Object data in JSON:
--------------------------------------------------

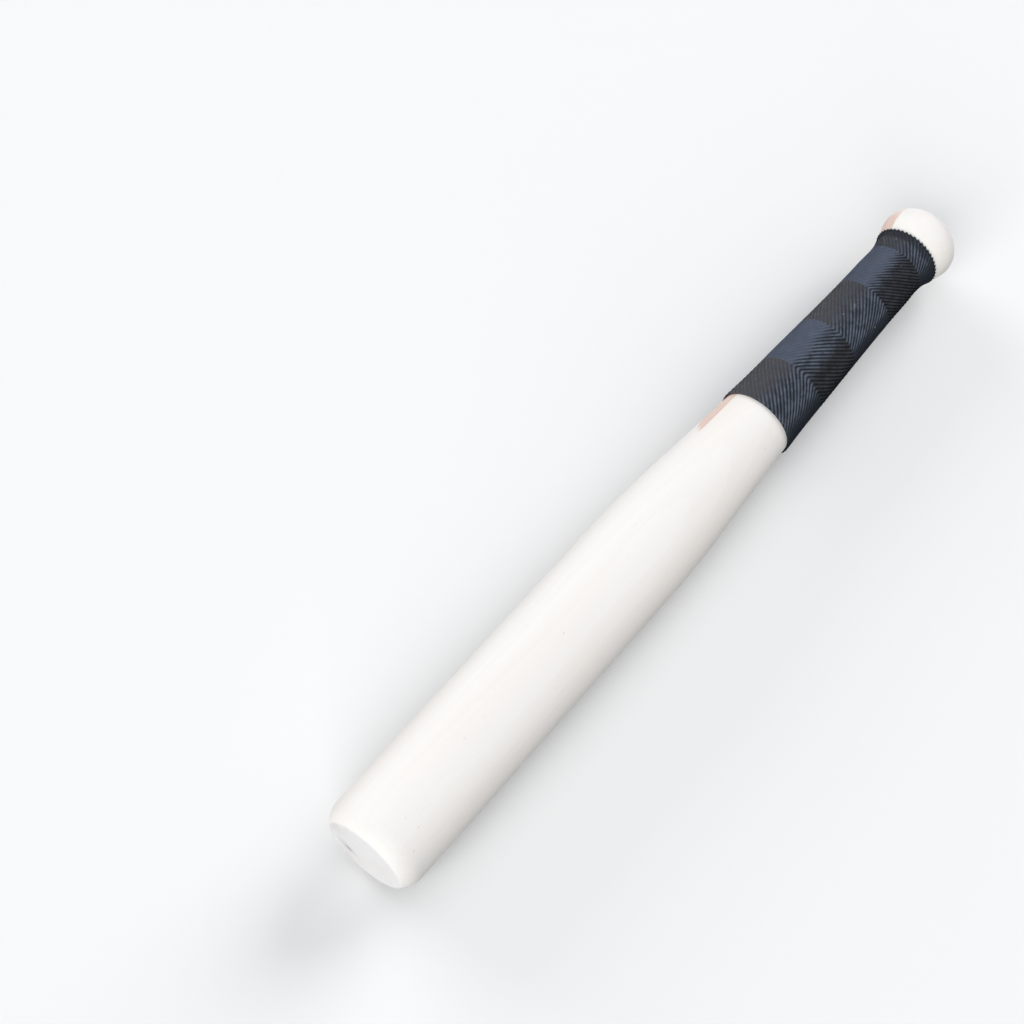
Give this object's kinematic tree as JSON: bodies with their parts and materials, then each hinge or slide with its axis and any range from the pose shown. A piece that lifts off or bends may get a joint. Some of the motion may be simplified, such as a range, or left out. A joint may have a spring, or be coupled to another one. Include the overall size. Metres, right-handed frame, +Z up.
{
  "type": "rounders bat",
  "caption": "Short turned wooden bat with a flat-ended parallel barrel, tapering to a slim handle with a ribbed rubber sleeve and a rounded knob.",
  "frame": {"origin": "on the floor under the middle of the bat's length, below its axis", "axes": "+X along the bat from the flat barrel end to the knob, +Z up, +Y across"},
  "size_m": [0.457, 0.051, 0.0511],
  "materials": {
    "wood": "pale close-grained wood, sanded smooth, thin satin lacquer",
    "tape": "matte cloth-backed adhesive tape",
    "rubber": "matte black moulded rubber with fine ribs"
  },
  "bodies": {
    "root": {"bat_body": "wood", "grip_tape": "tape", "grip_sleeve": "rubber"}
  },
  "joints": []
}
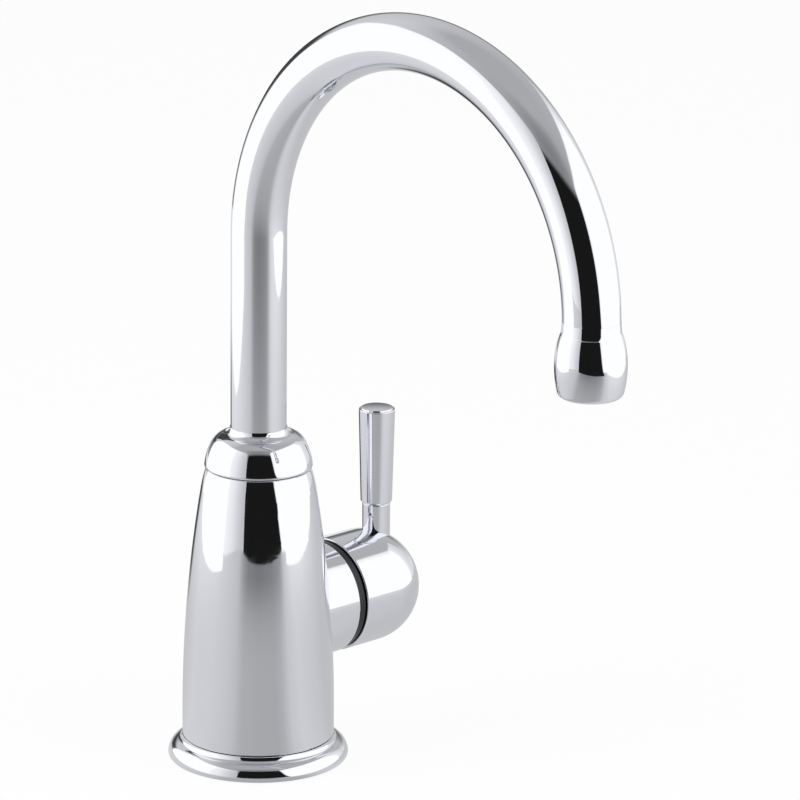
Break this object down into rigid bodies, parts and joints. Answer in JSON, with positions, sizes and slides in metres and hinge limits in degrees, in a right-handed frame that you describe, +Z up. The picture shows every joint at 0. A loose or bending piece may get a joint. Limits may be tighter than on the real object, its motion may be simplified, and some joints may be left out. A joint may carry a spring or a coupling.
{
  "type": "cold water dispenser faucet",
  "caption": "Deck-mounted cold water dispenser faucet with a tapered body, a swivelling high-arch spout, an aerated nozzle and a side lever that opens its valve with a quarter turn.",
  "frame": {"origin": "centre of the base ring's underside, on the deck and on the axis of the mounting hole", "axes": "+Z up along the body and the riser; the spout reaches along -Y; the valve and its handle lie along +X"},
  "size_m": [0.0836, 0.1675, 0.3133],
  "materials": {
    "chrome_plate": "mirror-polished chrome plate on brass",
    "brass": "machined brass",
    "stainless_steel": "plain stainless steel",
    "black_rubber": "moulded rubber",
    "black_plastic": "black moulded plastic",
    "grey_plastic": "grey moulded plastic",
    "white_acetal": "white acetal",
    "white_ceramic": "lapped alumina ceramic"
  },
  "bodies": {
    "base": {"base_ring": "chrome_plate", "base_gasket": "black_rubber", "faucet_body": "chrome_plate", "threaded_shank": "brass", "shank_seal": "black_rubber", "inlet_nipple": "brass", "glide_washer": "white_acetal", "cartridge_body": "grey_plastic", "cartridge_seal": "black_rubber", "fixed_disc": "white_ceramic", "cartridge_nut": "brass", "spacer_ring": "black_plastic"},
    "spout": {"spout_dome": "chrome_plate", "spout_pivot": "brass", "spout_o_rings": "black_rubber", "snap_ring": "stainless_steel", "spout_tube": "chrome_plate", "nozzle_housing": "chrome_plate", "aerator_washer": "black_rubber", "aerator_insert": "grey_plastic", "aerator_screen": "stainless_steel"},
    "handle": {"cartridge_stem": "brass", "moving_disc": "white_ceramic", "stem_o_ring": "black_rubber", "handle_hub": "chrome_plate", "lever_stem": "chrome_plate", "lever_grip": "chrome_plate", "handle_set_screw": "stainless_steel"},
    "clamp": {"deck_washer": "black_rubber", "clamp_washer": "stainless_steel"},
    "nut": {"mounting_nut": "brass"}
  },
  "joints": [
    {"name": "spout_swivel", "type": "hinge", "parent": "base", "child": "spout", "pos_m": [0, 0, 0.0871], "axis": [0, 0, 1], "continuous": true},
    {"name": "handle_turn", "type": "hinge", "parent": "base", "child": "handle", "pos_m": [0.0279, 0, 0.0422], "axis": [1, 0, 0], "range_deg": [0, 90]},
    {"name": "clamp_slide", "type": "slide", "parent": "base", "child": "clamp", "axis": [0, 0, 1], "range_m": [-0.0241, 0.0171]},
    {"name": "nut_turn", "type": "hinge", "parent": "clamp", "child": "nut", "pos_m": [0, 0, -0.0295], "axis": [0, 0, 1], "range_deg": [-5760, 4080]}
  ],
  "couplings": [
    {"joint": "clamp_slide", "follows": "nut_turn", "m_per_rad": 0.00023873}
  ]
}
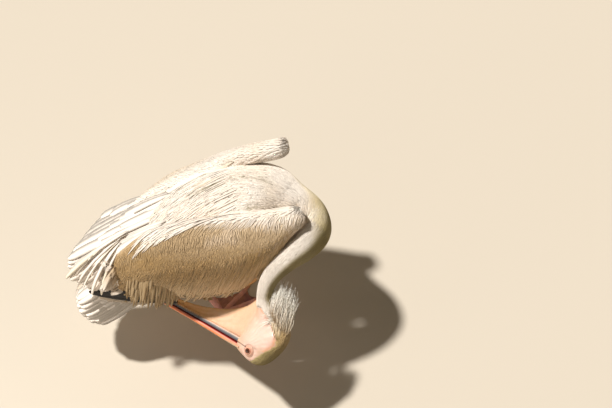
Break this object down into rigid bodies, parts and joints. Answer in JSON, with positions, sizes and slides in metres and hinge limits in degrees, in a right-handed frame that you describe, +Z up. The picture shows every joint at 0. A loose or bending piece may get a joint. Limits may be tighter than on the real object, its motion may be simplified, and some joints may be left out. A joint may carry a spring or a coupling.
{
  "type": "standing preening white pelican",
  "caption": "Still life-size white pelican standing on webbed feet, neck bent round to the right side and long pouched bill laid back under the belly, wings folded high.",
  "frame": {"origin": "on the floor, under the middle of the bounding box", "axes": "+X forward, the way the breast faces; +Y to the bird's left; +Z up"},
  "size_m": [0.696, 0.5613, 0.4824],
  "materials": {
    "plumage_white": "matte white contour feathers",
    "wing_covert_white": "matte white wing feathers",
    "crest_cream": "matte cream crest feathers",
    "flight_black": "satin black flight feathers",
    "bill_upper_horn": "satin pink and orange-red horn",
    "bill_lower_horn": "satin blue-grey horn with a pale rim",
    "pouch_skin": "soft yellow and flesh-pink skin",
    "eye_brown": "glossy dark brown",
    "foot_skin": "scaled pink skin"
  },
  "bodies": {
    "root": {"trunk": "plumage_white", "neck_base": "plumage_white", "neck_middle": "plumage_white", "neck_upper": "plumage_white", "head": "plumage_white", "crest": "crest_cream", "bill_upper": "bill_upper_horn", "bill_lower": "bill_lower_horn", "pouch": "pouch_skin", "eye_right": "eye_brown", "eye_left": "eye_brown", "wing_right": "wing_covert_white", "wing_left": "wing_covert_white", "flight_quills_right": "flight_black", "flight_quills_left": "flight_black", "tail": "plumage_white", "thigh_right": "plumage_white", "thigh_left": "plumage_white", "leg_right": "foot_skin", "leg_left": "foot_skin", "foot_right": "foot_skin", "foot_left": "foot_skin"}
  },
  "joints": []
}
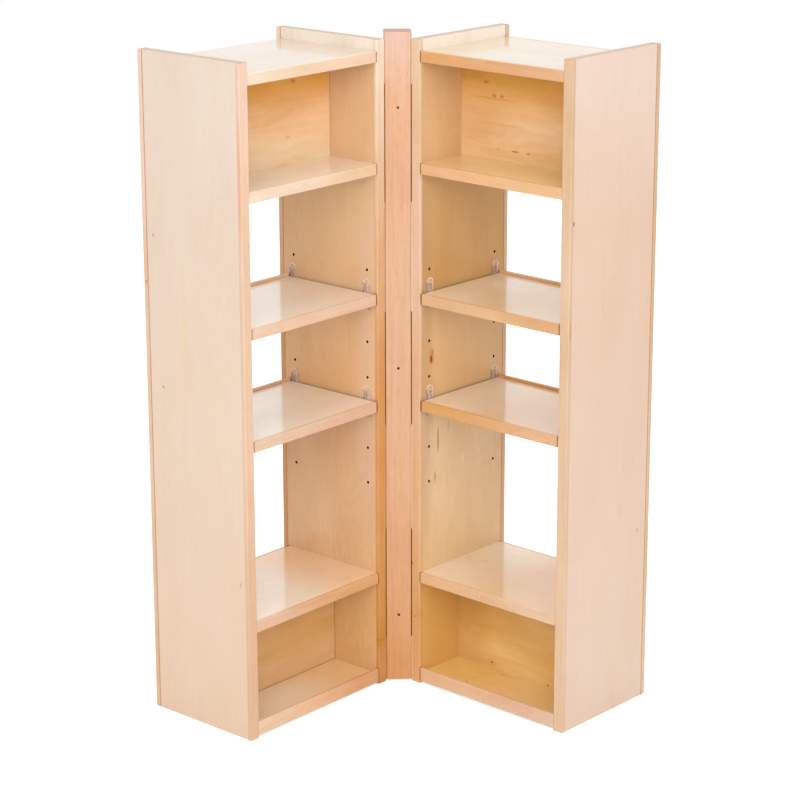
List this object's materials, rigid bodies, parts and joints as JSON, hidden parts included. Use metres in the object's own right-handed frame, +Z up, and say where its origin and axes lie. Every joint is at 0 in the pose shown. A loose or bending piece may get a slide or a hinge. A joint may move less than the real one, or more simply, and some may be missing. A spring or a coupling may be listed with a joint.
{
  "type": "swing-out pantry unit",
  "caption": "Open double-sided wooden shelf units that swing on long leaf hinges from a central mounting post.",
  "frame": {"origin": "floor point at the centre of the object's outline, with the units at their half-open rest angle", "axes": "+Z up, -Y towards the viewer and the open side of the V, +X to the viewer's right; the post stands on X = 0"},
  "size_m": [0.8604, 0.4082, 1.168],
  "materials": {
    "maple_plywood": "clear satin lacquer on maple-faced plywood",
    "band_maple": "clear satin lacquer on solid wood edge bands",
    "post_maple": "clear satin lacquer on a solid wood post",
    "clear_plastic": "clear moulded polycarbonate",
    "bronzed_steel": "dark bronzed steel"
  },
  "bodies": {
    "post": {"left_bottom_hinge_post_leaf": "bronzed_steel", "left_hinge_pins": "bronzed_steel", "left_hinge_post_screws": "bronzed_steel", "left_middle_hinge_post_leaf": "bronzed_steel", "left_top_hinge_post_leaf": "bronzed_steel", "mounting_post": "post_maple", "right_bottom_hinge_post_leaf": "bronzed_steel", "right_hinge_pins": "bronzed_steel", "right_hinge_post_screws": "bronzed_steel", "right_middle_hinge_post_leaf": "bronzed_steel", "right_top_hinge_post_leaf": "bronzed_steel"},
    "left_unit": {"left_bottom_hinge_unit_leaf": "bronzed_steel", "left_bottom_panel": "maple_plywood", "left_bottom_panel_bands": "band_maple", "left_hinge_unit_screws": "bronzed_steel", "left_inner_side": "maple_plywood", "left_inner_side_bands": "band_maple", "left_lower_adjustable_shelf": "maple_plywood", "left_lower_adjustable_shelf_bands": "band_maple", "left_lower_divider": "maple_plywood", "left_lower_fixed_shelf": "maple_plywood", "left_lower_fixed_shelf_bands": "band_maple", "left_middle_hinge_unit_leaf": "bronzed_steel", "left_outer_side": "maple_plywood", "left_outer_side_bands": "band_maple", "left_shelf_clips": "clear_plastic", "left_top_hinge_unit_leaf": "bronzed_steel", "left_top_panel": "maple_plywood", "left_top_panel_bands": "band_maple", "left_upper_adjustable_shelf": "maple_plywood", "left_upper_adjustable_shelf_bands": "band_maple", "left_upper_divider": "maple_plywood", "left_upper_fixed_shelf": "maple_plywood", "left_upper_fixed_shelf_bands": "band_maple"},
    "right_unit": {"right_bottom_hinge_unit_leaf": "bronzed_steel", "right_bottom_panel": "maple_plywood", "right_bottom_panel_bands": "band_maple", "right_hinge_unit_screws": "bronzed_steel", "right_inner_side": "maple_plywood", "right_inner_side_bands": "band_maple", "right_lower_adjustable_shelf": "maple_plywood", "right_lower_adjustable_shelf_bands": "band_maple", "right_lower_divider": "maple_plywood", "right_lower_fixed_shelf": "maple_plywood", "right_lower_fixed_shelf_bands": "band_maple", "right_middle_hinge_unit_leaf": "bronzed_steel", "right_outer_side": "maple_plywood", "right_outer_side_bands": "band_maple", "right_shelf_clips": "clear_plastic", "right_top_hinge_unit_leaf": "bronzed_steel", "right_top_panel": "maple_plywood", "right_top_panel_bands": "band_maple", "right_upper_adjustable_shelf": "maple_plywood", "right_upper_adjustable_shelf_bands": "band_maple", "right_upper_divider": "maple_plywood", "right_upper_fixed_shelf": "maple_plywood", "right_upper_fixed_shelf_bands": "band_maple"}
  },
  "joints": [
    {"name": "left_swing", "type": "hinge", "parent": "post", "child": "left_unit", "pos_m": [-0.02325, 0.04219, 0.583], "axis": [0, 0, -1], "range_deg": [-44.5, 45.5]},
    {"name": "right_swing", "type": "hinge", "parent": "post", "child": "right_unit", "pos_m": [0.02325, 0.04219, 0.583], "axis": [0, 0, 1], "range_deg": [-44.5, 45.5]}
  ]
}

--------------------------------------------------

**What you are asked to do**: Pull out every line in the material above where "piece" occurs.

**Complete answer**:
Give this object's kinematic tree as JSON: bodies with their parts and materials, then each hinge or slide with its axis and any range from the pose shown. A piece that lifts off or bends may get a joint. Some of the motion may be simplified, such as a range, or left out. A joint may have a spring, or be coupled to another one. Include the overall size. Metres, right-handed frame, +Z up.
Break this object down into rigid bodies, parts and joints. Answer in JSON, with positions, sizes and slides in metres and hinge limits in degrees, in a right-handed frame that you describe, +Z up. The picture shows every joint at 0. A loose or bending piece may get a joint. Limits may be tighter than on the real object, its motion may be simplified, and some joints may be left out. A joint may carry a spring or a coupling.
Break this object down into rigid bodies, parts and joints. Answer in JSON, with positions, sizes and slides in metres and hinge limits in degrees, in a right-handed frame that you describe, +Z up. The picture shows every joint at 0. A loose or bending piece may get a joint. Limits may be tighter than on the real object, its motion may be simplified, and some joints may be left out. A joint may carry a spring or a coupling.
List this object's materials, rigid bodies, parts and joints as JSON, hidden parts included. Use metres in the object's own right-handed frame, +Z up, and say where its origin and axes lie. Every joint is at 0 in the pose shown. A loose or bending piece may get a slide or a hinge. A joint may move less than the real one, or more simply, and some may be missing. A spring or a coupling may be listed with a joint.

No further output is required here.